--- BEGIN Collected material ---

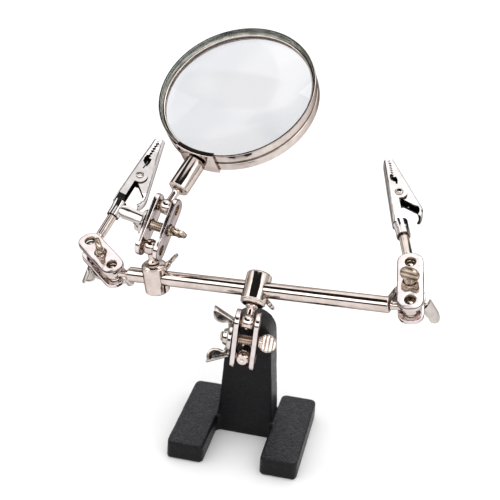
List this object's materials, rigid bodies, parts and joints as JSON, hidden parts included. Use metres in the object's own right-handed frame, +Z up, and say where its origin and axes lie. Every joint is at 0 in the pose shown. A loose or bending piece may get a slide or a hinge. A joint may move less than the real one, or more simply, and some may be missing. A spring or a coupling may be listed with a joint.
{
  "type": "helping hands clamp with magnifier",
  "caption": "Bench clamp: cast base and post, ball-jointed crossbar with a spring clip at each end, and a round magnifier on a sliding ball-jointed arm.",
  "frame": {"origin": "on the underside of the cast base, below the middle of its post", "axes": "+Z up, +X to the right as seen from the front, +Y to the back; the base feet run front to back"},
  "size_m": [0.1476, 0.1131, 0.1452],
  "materials": {
    "black_casting": "satin black paint over a grainy sand casting",
    "bright_nickel": "bright nickel plate",
    "plate_nickel": "bright nickel plate on stamped steel",
    "clip_steel": "nickel plate on bent sheet steel",
    "rim_chrome": "bright nickel plate on a rolled steel band",
    "spring_steel": "drawn spring wire",
    "glass": "clear polished glass, slightly domed on both faces"
  },
  "bodies": {
    "base": {"base_casting": "black_casting"},
    "base_stud": {"base_ball_stud": "bright_nickel"},
    "centre_clamp": {"centre_clamp_front_plate": "plate_nickel", "centre_clamp_rear_plate": "plate_nickel"},
    "centre_clamp_screw": {"centre_clamp_screw": "bright_nickel"},
    "centre_clamp_nut": {"centre_clamp_wing_nut": "bright_nickel"},
    "centre_barrel_stud": {"centre_barrel_ball_stud": "bright_nickel"},
    "centre_barrel": {"centre_barrel": "bright_nickel"},
    "centre_thumbscrew": {"centre_barrel_thumbscrew": "bright_nickel"},
    "crossbar": {"crossbar": "bright_nickel"},
    "slider_barrel": {"slider_barrel": "bright_nickel"},
    "slider_thumbscrew": {"slider_barrel_thumbscrew": "bright_nickel"},
    "slider_stud": {"slider_ball_stud": "bright_nickel"},
    "magnifier_clamp": {"magnifier_clamp_front_plate": "plate_nickel", "magnifier_clamp_rear_plate": "plate_nickel"},
    "magnifier_clamp_screw": {"magnifier_clamp_screw": "bright_nickel"},
    "magnifier_clamp_nut": {"magnifier_clamp_wing_nut": "bright_nickel"},
    "magnifier_stud": {"magnifier_ball_stud": "bright_nickel"},
    "magnifier_head": {"magnifier_socket": "bright_nickel", "magnifier_bracket": "rim_chrome", "magnifier_rim": "rim_chrome", "magnifier_lens": "glass"},
    "left_rod_stud": {"left_rod_ball_stud": "bright_nickel"},
    "left_clamp": {"left_clamp_front_plate": "plate_nickel", "left_clamp_rear_plate": "plate_nickel"},
    "left_clamp_screw": {"left_clamp_screw": "bright_nickel"},
    "left_clamp_nut": {"left_clamp_wing_nut": "bright_nickel"},
    "left_clip_stem": {"left_clip_stem": "bright_nickel"},
    "left_clip": {"left_clip_fixed_jaw": "clip_steel", "left_clip_rivet": "bright_nickel", "left_clip_spring": "spring_steel"},
    "left_clip_jaw": {"left_clip_moving_jaw": "clip_steel"},
    "right_rod_stud": {"right_rod_ball_stud": "bright_nickel"},
    "right_clamp": {"right_clamp_front_plate": "plate_nickel", "right_clamp_rear_plate": "plate_nickel"},
    "right_clamp_screw": {"right_clamp_screw": "bright_nickel"},
    "right_clamp_nut": {"right_clamp_wing_nut": "bright_nickel"},
    "right_clip_stem": {"right_clip_stem": "bright_nickel"},
    "right_clip": {"right_clip_fixed_jaw": "clip_steel", "right_clip_rivet": "bright_nickel", "right_clip_spring": "spring_steel"},
    "right_clip_jaw": {"right_clip_moving_jaw": "clip_steel"}
  },
  "joints": [
    {"name": "base_stud_turn", "type": "hinge", "parent": "base", "child": "base_stud", "pos_m": [0, -0.0144, 0.0426], "axis": [0, 1, 0], "range_deg": [-25, 25]},
    {"name": "centre_clamp_swing", "type": "hinge", "parent": "base_stud", "child": "centre_clamp", "pos_m": [0, -0.0144, 0.0426], "axis": [0.9933, 0.0904, -0.0715], "range_deg": [-8, 55]},
    {"name": "centre_clamp_screw_turn", "type": "hinge", "parent": "centre_clamp", "child": "centre_clamp_screw", "pos_m": [0.0007, -0.01546, 0.051], "axis": [0.9933, 0.0904, -0.0715], "continuous": true},
    {"name": "centre_clamp_nut_turn", "type": "hinge", "parent": "centre_clamp", "child": "centre_clamp_nut", "pos_m": [0.0007, -0.01546, 0.051], "axis": [0.9933, 0.0904, -0.0715], "continuous": true},
    {"name": "centre_barrel_stud_swing", "type": "hinge", "parent": "centre_clamp", "child": "centre_barrel_stud", "pos_m": [0.0014, -0.01653, 0.05941], "axis": [-0.9933, -0.0904, 0.0715], "range_deg": [-95, 5]},
    {"name": "centre_barrel_turn", "type": "hinge", "parent": "centre_barrel_stud", "child": "centre_barrel", "pos_m": [0.00194, -0.00654, 0.06848], "axis": [0.0396, 0.7396, 0.6719], "range_deg": [-15, 40]},
    {"name": "centre_thumbscrew_turn", "type": "hinge", "parent": "centre_barrel", "child": "centre_thumbscrew", "pos_m": [0.00194, -0.00654, 0.06848], "axis": [0.2183, 0.6498, -0.7281], "continuous": true},
    {"name": "crossbar_slide", "type": "slide", "parent": "centre_barrel", "child": "crossbar", "axis": [0.9751, -0.1754, 0.1357], "range_m": [-0.035, 0.025]},
    {"name": "slider_slide", "type": "slide", "parent": "crossbar", "child": "slider_barrel", "axis": [-0.9751, 0.1754, -0.1357], "range_m": [-0.03, 0.005]},
    {"name": "slider_thumbscrew_turn", "type": "hinge", "parent": "slider_barrel", "child": "slider_thumbscrew", "pos_m": [-0.04009, 0.00102, 0.06263], "axis": [0.1676, 0.9836, 0.0674], "continuous": true},
    {"name": "slider_stud_turn", "type": "hinge", "parent": "slider_barrel", "child": "slider_stud", "pos_m": [-0.04205, 0.00044, 0.07597], "axis": [-0.1453, -0.043, 0.9885], "range_deg": [-75, 75]},
    {"name": "magnifier_clamp_swing", "type": "hinge", "parent": "slider_stud", "child": "magnifier_clamp", "pos_m": [-0.04205, 0.00044, 0.07597], "axis": [0.9848, -0.1384, -0.1045], "range_deg": [-40, 50]},
    {"name": "magnifier_clamp_screw_turn", "type": "hinge", "parent": "magnifier_clamp", "child": "magnifier_clamp_screw", "pos_m": [-0.04061, 0.00587, 0.08235], "axis": [0.9848, -0.1384, -0.1045], "continuous": true},
    {"name": "magnifier_clamp_nut_turn", "type": "hinge", "parent": "magnifier_clamp", "child": "magnifier_clamp_nut", "pos_m": [-0.04061, 0.00587, 0.08235], "axis": [0.9848, -0.1384, -0.1045], "continuous": true},
    {"name": "magnifier_stud_swing", "type": "hinge", "parent": "magnifier_clamp", "child": "magnifier_stud", "pos_m": [-0.03917, 0.01131, 0.08873], "axis": [-0.9848, 0.1384, 0.1045], "range_deg": [-50, 20]},
    {"name": "magnifier_head_turn", "type": "hinge", "parent": "magnifier_stud", "child": "magnifier_head", "pos_m": [-0.03917, 0.01131, 0.08873], "axis": [0.3016, 0.754, 0.5835], "continuous": true},
    {"name": "left_rod_stud_turn", "type": "hinge", "parent": "crossbar", "child": "left_rod_stud", "pos_m": [-0.05881, 0.00439, 0.06002], "axis": [0.9751, -0.1754, 0.1357], "range_deg": [-45, 90]},
    {"name": "left_clamp_swing", "type": "hinge", "parent": "left_rod_stud", "child": "left_clamp", "pos_m": [-0.05881, 0.00439, 0.06002], "axis": [-0.0343, -0.3633, 0.9311], "range_deg": [-75, 80]},
    {"name": "left_clamp_screw_turn", "type": "hinge", "parent": "left_clamp", "child": "left_clamp_screw", "pos_m": [-0.06531, 0.00956, 0.0618], "axis": [-0.0343, -0.3633, 0.9311], "continuous": true},
    {"name": "left_clamp_nut_turn", "type": "hinge", "parent": "left_clamp", "child": "left_clamp_nut", "pos_m": [-0.06531, 0.00956, 0.0618], "axis": [-0.0343, -0.3633, 0.9311], "continuous": true},
    {"name": "left_clip_stem_swing", "type": "hinge", "parent": "left_clamp", "child": "left_clip_stem", "pos_m": [-0.07182, 0.01474, 0.06358], "axis": [0.0343, 0.3633, -0.9311], "range_deg": [-80, 55]},
    {"name": "left_clip_turn", "type": "hinge", "parent": "left_clip_stem", "child": "left_clip", "pos_m": [-0.07182, 0.01474, 0.06358], "axis": [0.2452, 0.802, 0.5446], "continuous": true},
    {"name": "left_clip_jaw_open", "type": "hinge", "parent": "left_clip", "child": "left_clip_jaw", "pos_m": [-0.06129, 0.04535, 0.08408], "axis": [-0.1895, 0.5906, -0.7844], "range_deg": [0, 16], "stiffness_Nm_per_rad": 0.15, "springref_deg": -20.05, "deforming": ["left_clip_spring"]},
    {"name": "right_rod_stud_turn", "type": "hinge", "parent": "crossbar", "child": "right_rod_stud", "pos_m": [0.06015, -0.01702, 0.07658], "axis": [0.9751, -0.1754, 0.1357], "range_deg": [-45, 90]},
    {"name": "right_clamp_swing", "type": "hinge", "parent": "right_rod_stud", "child": "right_clamp", "pos_m": [0.06015, -0.01702, 0.07658], "axis": [-0.1061, -0.4286, 0.8973], "range_deg": [-100, 24]},
    {"name": "right_clamp_screw_turn", "type": "hinge", "parent": "right_clamp", "child": "right_clamp_screw", "pos_m": [0.05912, -0.00936, 0.08012], "axis": [-0.1061, -0.4286, 0.8973], "continuous": true},
    {"name": "right_clamp_nut_turn", "type": "hinge", "parent": "right_clamp", "child": "right_clamp_nut", "pos_m": [0.05912, -0.00936, 0.08012], "axis": [-0.1061, -0.4286, 0.8973], "continuous": true},
    {"name": "right_clip_stem_swing", "type": "hinge", "parent": "right_clamp", "child": "right_clip_stem", "pos_m": [0.05808, -0.0017, 0.08365], "axis": [0.1061, 0.4286, -0.8973], "range_deg": [-75, 90]},
    {"name": "right_clip_turn", "type": "hinge", "parent": "right_clip_stem", "child": "right_clip", "pos_m": [0.05808, -0.0017, 0.08365], "axis": [-0.2756, 0.9015, 0.3338], "continuous": true},
    {"name": "right_clip_jaw_open", "type": "hinge", "parent": "right_clip", "child": "right_clip_jaw", "pos_m": [0.04868, 0.03314, 0.09655], "axis": [-0.0002, 0.3472, -0.9378], "range_deg": [0, 16], "stiffness_Nm_per_rad": 0.15, "springref_deg": -20.05, "deforming": ["right_clip_spring"]}
  ]
}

--- END Collected material ---

▸ Task instructions
Your answer should be a single number: the count of lines that contain "joints".

▸ Solution to this exercise
2